Aim of the task :: Please find all lines in the data that hold the string "with" and copy them.

Data provided ::
-- BEGIN --
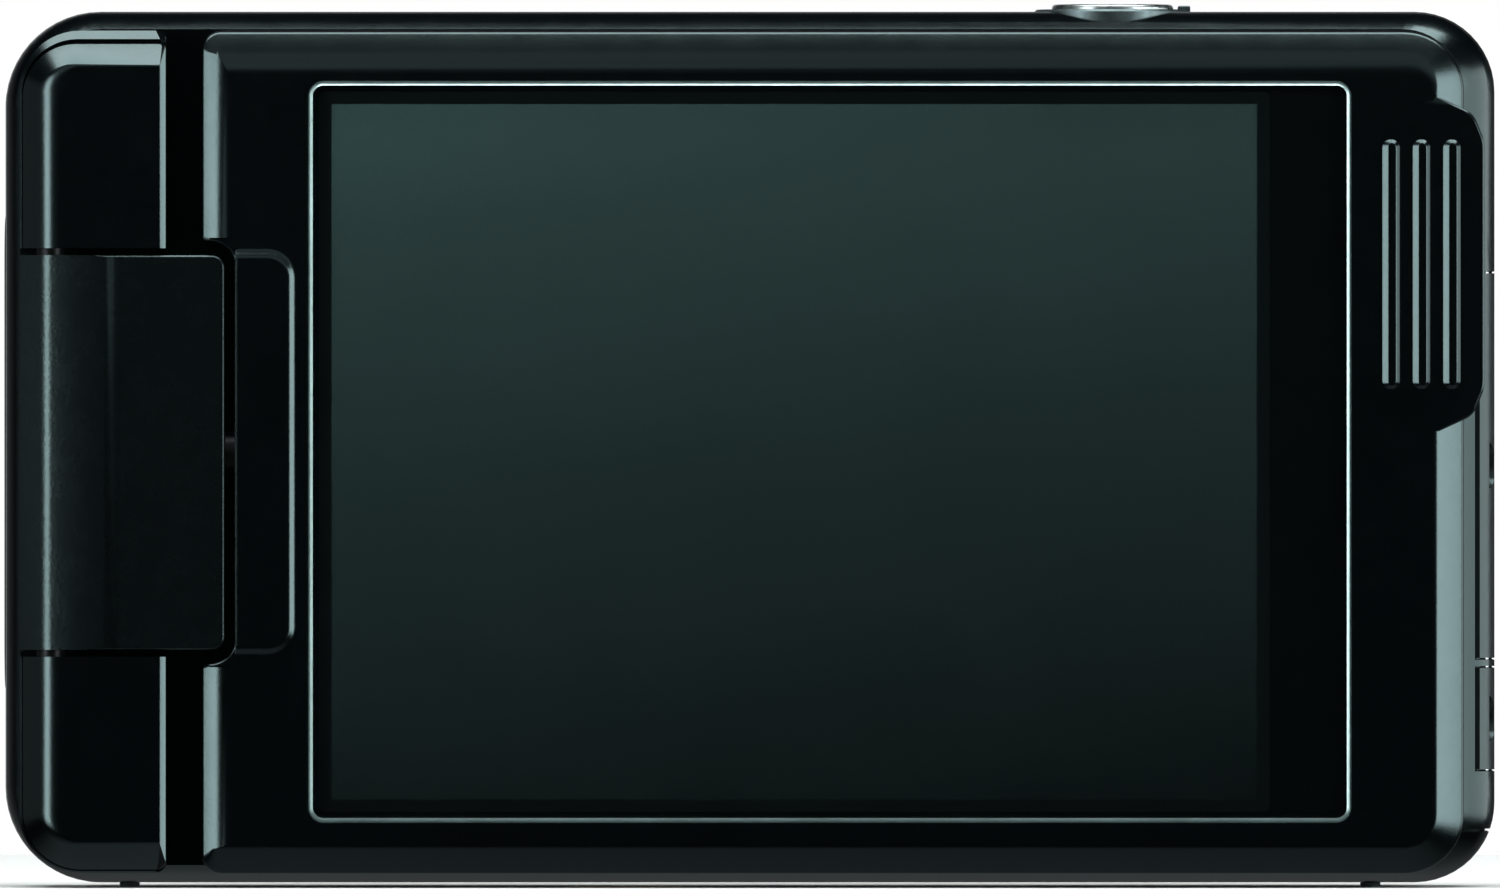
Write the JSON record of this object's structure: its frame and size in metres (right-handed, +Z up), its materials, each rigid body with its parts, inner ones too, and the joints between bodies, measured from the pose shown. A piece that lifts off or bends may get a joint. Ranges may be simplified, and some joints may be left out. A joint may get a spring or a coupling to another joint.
{
  "type": "camcorder",
  "caption": "Slim pocket camcorder with a swing-out display on a rear hinge block, zoom ring, doors, battery and tripod bush.",
  "frame": {"origin": "bottom centre: middle of the width and of the thickness, at the plane of the feet", "axes": "+X along the width towards the zoom dial side, +Y out of the lens, +Z up; the display faces -Y"},
  "size_m": [0.0969, 0.019, 0.0574],
  "materials": {
    "shell_plastic": "fine-grained black moulding, semi-matte",
    "panel_plastic": "fine-grained black moulding, smooth bevels",
    "block_plastic": "leather-grained black moulding",
    "door_plastic": "dark grey moulding",
    "gloss_black": "polished black",
    "window_glass": "clear glass, black printed border",
    "screen": "dark teal unlit screen",
    "diffuser": "white diffuser",
    "steel": "bright steel",
    "black_steel": "blackened screw",
    "brass": "machined brass",
    "magnesium": "cast chassis",
    "circuit_board": "green solder mask",
    "chip": "black epoxy",
    "battery_wrap": "dark wrap",
    "lens_glass": "coated glass",
    "dial_metal": "fine-textured dark metallic",
    "cap_metal": "satin plated cap",
    "rubber": "soft black foot",
    "gold": "plated contact"
  },
  "bodies": {
    "camera": {"battery": "battery_wrap", "battery_contacts": "gold", "battery_door_pin": "steel", "battery_tray": "gloss_black", "board_chips": "chip", "board_screws": "steel", "button_board": "circuit_board", "case_screws": "black_steel", "chassis": "magnesium", "data_socket": "steel", "dial_cup": "gloss_black", "feet": "rubber", "front_glass": "lens_glass", "front_shell": "shell_plastic", "hinge_bushes": "steel", "hinge_cover_lower": "panel_plastic", "hinge_cover_screws": "black_steel", "hinge_cover_upper": "panel_plastic", "hinge_side_plate": "shell_plastic", "image_sensor": "chip", "lamp_led": "diffuser", "lamp_window": "diffuser", "lens_barrel": "gloss_black", "lens_elements": "lens_glass", "lens_ring": "dial_metal", "main_board": "circuit_board", "microphones": "steel", "power_socket": "gloss_black", "rear_shell": "shell_plastic", "sensor_board": "circuit_board", "shutter_switch": "chip", "side_board": "circuit_board", "side_door_pin": "steel", "speaker": "black_steel", "strap_bar": "steel", "tripod_bush": "brass", "video_socket": "steel", "zoom_spring": "steel"},
    "zoom_ring": {"zoom_ring": "dial_metal"},
    "shutter_button": {"shutter_button": "cap_metal"},
    "power_button": {"power_button": "door_plastic"},
    "playback_button": {"playback_button": "door_plastic"},
    "lamp_button": {"lamp_button": "door_plastic"},
    "long_door": {"long_door": "door_plastic"},
    "small_door": {"small_door": "door_plastic"},
    "battery_door": {"battery_door": "door_plastic"},
    "battery_latch": {"battery_latch": "door_plastic"},
    "screen": {"swing_shaft": "steel", "hinge_block_rear": "block_plastic", "hinge_block_front": "block_plastic", "hinge_frame": "steel", "tilt_shaft": "steel", "tilt_washers": "steel", "panel_front": "panel_plastic", "panel_back": "panel_plastic", "panel_screws": "black_steel", "window_glass": "window_glass", "lcd_screen": "screen", "backlight": "diffuser"}
  },
  "joints": [
    {"name": "screen_swing", "type": "hinge", "parent": "camera", "child": "screen", "pos_m": [-0.04537, -0.00717, 0.02825], "axis": [0, 0, -1], "range_deg": [0, 180]},
    {"name": "zoom_turn", "type": "hinge", "parent": "camera", "child": "zoom_ring", "pos_m": [0.0236, 0.0012, 0.0569], "axis": [0, 0, 1], "range_deg": [-20, 20], "stiffness_Nm_per_rad": 0.01},
    {"name": "shutter_button_press", "type": "slide", "parent": "camera", "child": "shutter_button", "axis": [0, 0, -1], "range_m": [0, 0.0005], "stiffness_N_per_m": 800},
    {"name": "power_button_press", "type": "slide", "parent": "camera", "child": "power_button", "axis": [0, 1, 0], "range_m": [0, 0.0003], "stiffness_N_per_m": 900},
    {"name": "playback_button_press", "type": "slide", "parent": "camera", "child": "playback_button", "axis": [0, 1, 0], "range_m": [0, 0.0003], "stiffness_N_per_m": 900},
    {"name": "lamp_button_press", "type": "slide", "parent": "camera", "child": "lamp_button", "axis": [0, 1, 0], "range_m": [0, 0.0003], "stiffness_N_per_m": 900},
    {"name": "long_door_swing", "type": "hinge", "parent": "camera", "child": "long_door", "pos_m": [0.0479, 0.0057, 0.0274], "axis": [0, 0, 1], "range_deg": [0, 90]},
    {"name": "small_door_swing", "type": "hinge", "parent": "camera", "child": "small_door", "pos_m": [0.0479, 0.0057, 0.01095], "axis": [0, 0, 1], "range_deg": [0, 90]},
    {"name": "battery_door_swing", "type": "hinge", "parent": "camera", "child": "battery_door", "pos_m": [0.0082, 0.0028, 0.0008], "axis": [0, 1, 0], "range_deg": [0, 90]},
    {"name": "battery_latch_slide", "type": "slide", "parent": "battery_door", "child": "battery_latch", "axis": [-1, 0, 0], "range_m": [0, 0.0015]}
  ]
}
-- END --
Exercise answer ::
Write the JSON record of this object's structure: its frame and size in metres (right-handed, +Z up), its materials, each rigid body with its parts, inner ones too, and the joints between bodies, measured from the pose shown. A piece that lifts off or bends may get a joint. Ranges may be simplified, and some joints may be left out. A joint may get a spring or a coupling to another joint.
  "caption": "Slim pocket camcorder with a swing-out display on a rear hinge block, zoom ring, doors, battery and tripod bush.",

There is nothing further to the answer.